The dreaded “I just want a brochure” syndrome.

In my travels around the country for the Association of National Advertisers teaching creative brief writing, marketers share their headaches about the document and the process. 

Near the top of the list: “I have trouble getting what I want so I end up just telling my ad agency/in-house design department to give me what I want.”

It’s frighteningly common. Marketers fall easily into this trap of being too prescriptive. They assume that what they want is the best solution. 

They know they’re doing it, too. Their creative briefs serve up solutions rather than provide clear, inspired direction for the best thinking. The first is easy, the second is hard.

How do you wean yourself off this addictive drug? Consider this the next time you feel tempted to solve a creative problem yourself:

How would you respond if a non-marketing person suggested, “Let’s buy Google Adwords and call it a day”?

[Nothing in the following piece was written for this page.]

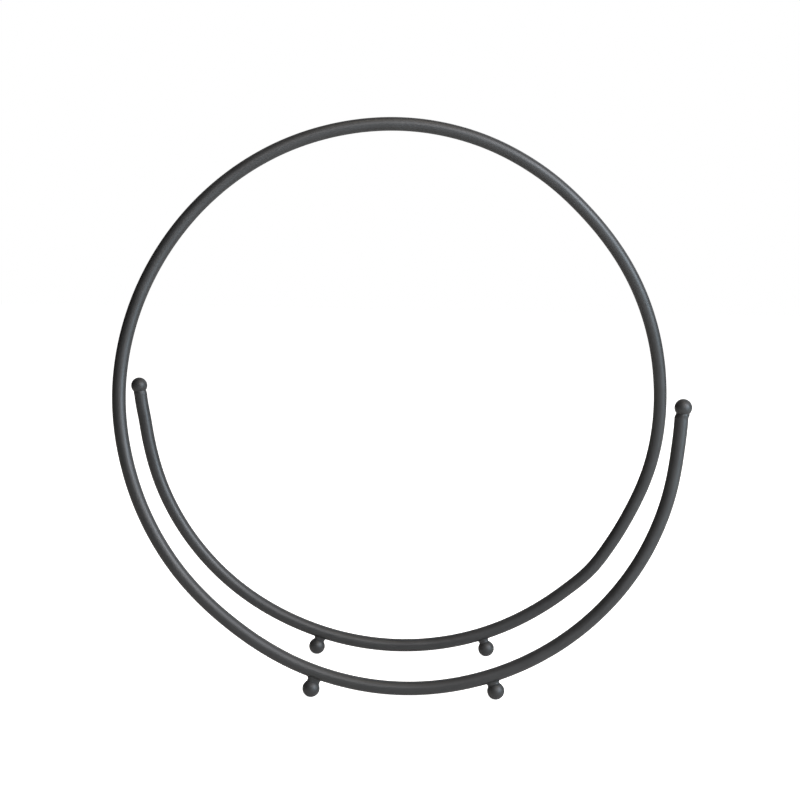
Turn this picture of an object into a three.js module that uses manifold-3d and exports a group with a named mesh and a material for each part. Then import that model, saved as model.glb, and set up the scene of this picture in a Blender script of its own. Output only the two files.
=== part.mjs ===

It’s not about whether Google Adwords is a good or bad choice. It’s the narrowness of the thinking that offends. It’s the presumption that the non-marketer knows what’s best for the brand.

Do you know what good, effective creative is when you see it? Can you name the 10 best and most effective advertising/marketing campaigns in the last five years? 

If you can’t, you don’t know what’s best for your brand because you don’t recognize great thinking when you see it. How can you? You have no frame of reference. You begin to understand how creatives feel when you decide to solve a problem without their input.

More importantly, you’re killing team morale and under-utilizing smart professionals. And you’re doing someone else’s job, one for which you have little expertise.

This is a trust issue. Get more from your creative partners by expecting more. Start by asking for great thinking on your creative briefs rather than trying to do the thinking for them.